La sardina, pesce conosciuto anche come sarda o sardella, prende il nome dalla zona dove originariamente abbondava, ovvero il litorale della Sardegna. La conosciamo tutti come un pesce dal corpo allungato, affusolato ed è facile confonderla spesso con l’acciuga.

Pesce a diffusione mediterranea ed atlantica con eccezioni in alcune zone norvegesi, ama la vita a mare aperto e non frequenta i fondali e le acque relativamente basse.

La sua carne è molto apprezzata e per questo è un pesce che si presta ad essere continuamente pescato ed è gustato in modo particolare in età giovanile quando prende il nome di bianchetto o gianchetto.

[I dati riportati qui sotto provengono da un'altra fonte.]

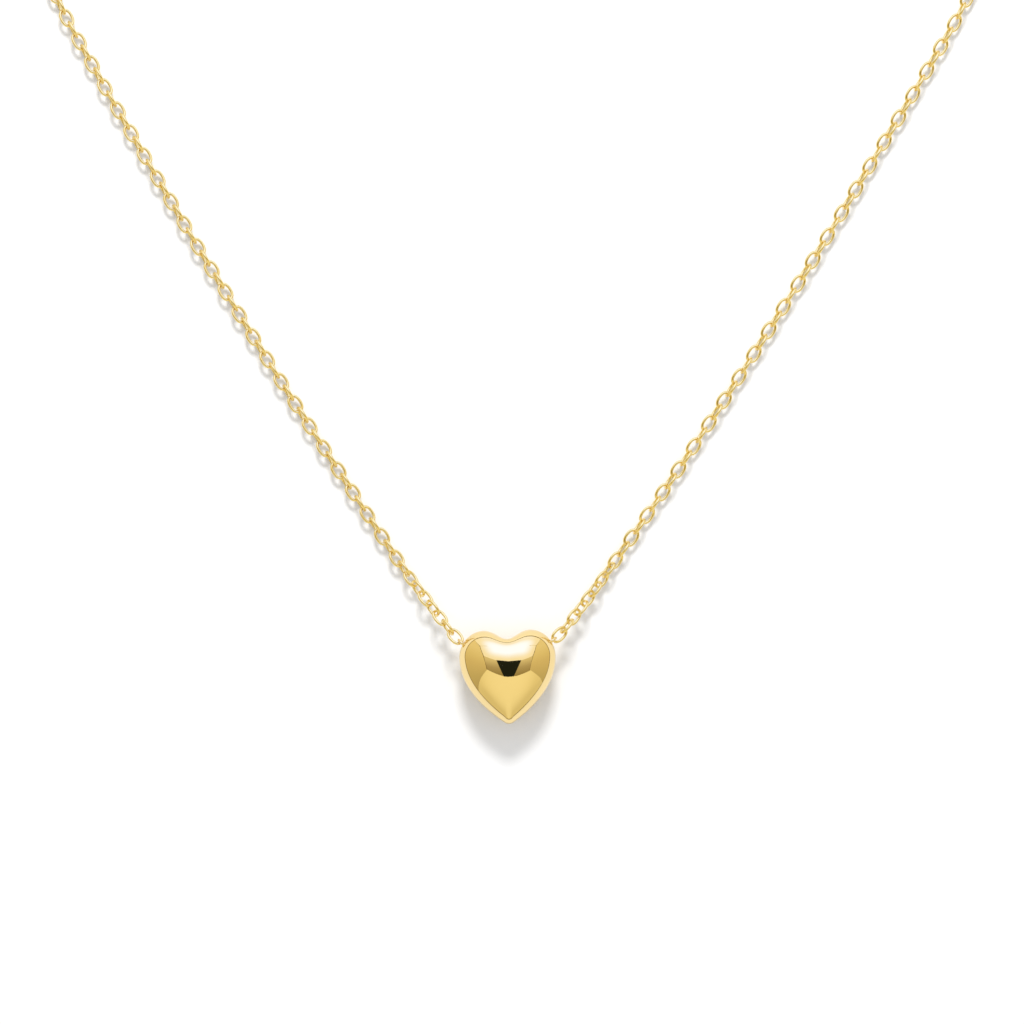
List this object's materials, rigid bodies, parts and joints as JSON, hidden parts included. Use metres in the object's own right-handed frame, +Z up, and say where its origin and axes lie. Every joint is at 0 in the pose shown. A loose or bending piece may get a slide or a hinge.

I bianchetti, sono non più lunghi di un centimetro ed assumono un bel colore bianco dopo la loro cottura. Una volta, erano considerati il cibo povero della cucina tradizionale genovese, oggi sono una prelibatezza che costa cara, sia perché sono introvabili, sia perché la loro pesca è consentita solo in inverno ed agli inizi della primavera.

Ho assaggiato la classica frittatina di bianchetti con aggiunta di una spolveratina di parmigiano grattugiato e l’ho trovata decisamente buona, rinvenendone un delicato profumo di mare.

La caratteristica principale delle sardine è quella di vivere e di spostarsi in branco, perché solo così hanno la possibilità di difendersi affrontando i nemici, uniti e compatti.

Se vogliamo essere più specifici, è la loro unione e la loro comunione d’intenti che proteggono la loro vita evidenziando la forza del branco.

Scendendo in cantina, in un sabato pomeriggio assolato di fine estate, ho rivolto lo sguardo ad una bottiglia di Macon Villages “Les Sardines” annata 2016 di 13,0°vol. del produttore Robert Denogent che nell’etichetta riporta tre sardine in un contesto quasi asettico, ma che danno l’impressione che si stiano muovendo in modo compatto, ordinato, come fossero in formazione ed unite da un unico spirito e da un obiettivo comune.


Macon Villages "Les Sardines" 2016

Tutto ciò, mi ha portato inevitabilmente a pensare al corporativismo del movimento enologico francese, che da sempre riesce a valorizzare i prodotti della vite in un contesto di cooperazione, senza mai ostacolarsi o denigrando il lavoro degli altri. Ho girato in lungo e in largo la Francia vinicola ed ogni territorio evidenziato da una specifica appellation sa sempre esprimere al meglio, con un unione di intenti unidirezionale, le qualità del vino, portandolo anche a livello di marketing a subliminare il concetto di terroir, cultura, storia e distribuzione del prodotto che non viene mai relegato ad una mera vendita. 

Penso che questa etichetta non sia stata posta a caso e che il proprietario Jean Jacques Robert sia partito dalla caratteristica delle sardine per evidenziare che, solo attraverso la capacità di fare gruppo con gli altri vignerons, per il bene comune, si possano ottenere vini che rispettino e valorizzino il territorio e di conseguenza i produttori.

Per questo Macon Villages, parliamo di vigne vecchie di almeno 40 anni, di affinamenti e fermentazioni in barrique usate di secondo e terzo passaggio e di imbottigliamento dopo due anni di assoluto riposo. Ci troviamo nella Borgogna del Sud, terra a torto un po’ snobbata dai più, con predilezione dei terroirs più rinomati della Core d’Or, ma avendola visitata nel 2017, posso con assoluta certezza riconoscerle una potenzialità che emergerà con impeto nei prossimi anni. 

Versato nell’ampio balloon, si presenta di color giallo paglierino tenue con accenni di doratura limpida e brillante; lasciato opportunamente ossigenare e portato al naso, si avvertono con immediatezza sentori decisamente floreali di gelsomino appena sbocciato, intervallati, a tratti, da matrici salmastre e iodate. In bocca entra con leggerezza e con una morbidezza preludio di buona beva; leggermente burroso, fa emergere al palato una sottile cremosità tipica di alcuni Chardonnay che ritroviamo più spesso nella Borgogna aristocratica del Nord. Di media acidità, diventa accattivante per quel tocco di sapidità che stuzzica le papille gustative e la materia cerebrale che va ad associare il sapore della pelle appena usciti da un bagno in mare.

E’ un vino immediato, sincero ed apprezzabile anche per il rapporto qualità/prezzo decisamente interessante (20 euro in enoteca dall’amico Emanuele Spagnuolo di Grandi Bottiglie.com); non occorre aspettarlo ma berlo è un piacere per la bocca e per l’anima. 

Un vino  che consiglio sul calar dell’estate per ricordare il sole, il mare, il sale sulla pelle e magari qualche bella serata conviviale con gli amici , dove il gruppo unito, sa sempre come esprimere il meglio di sé.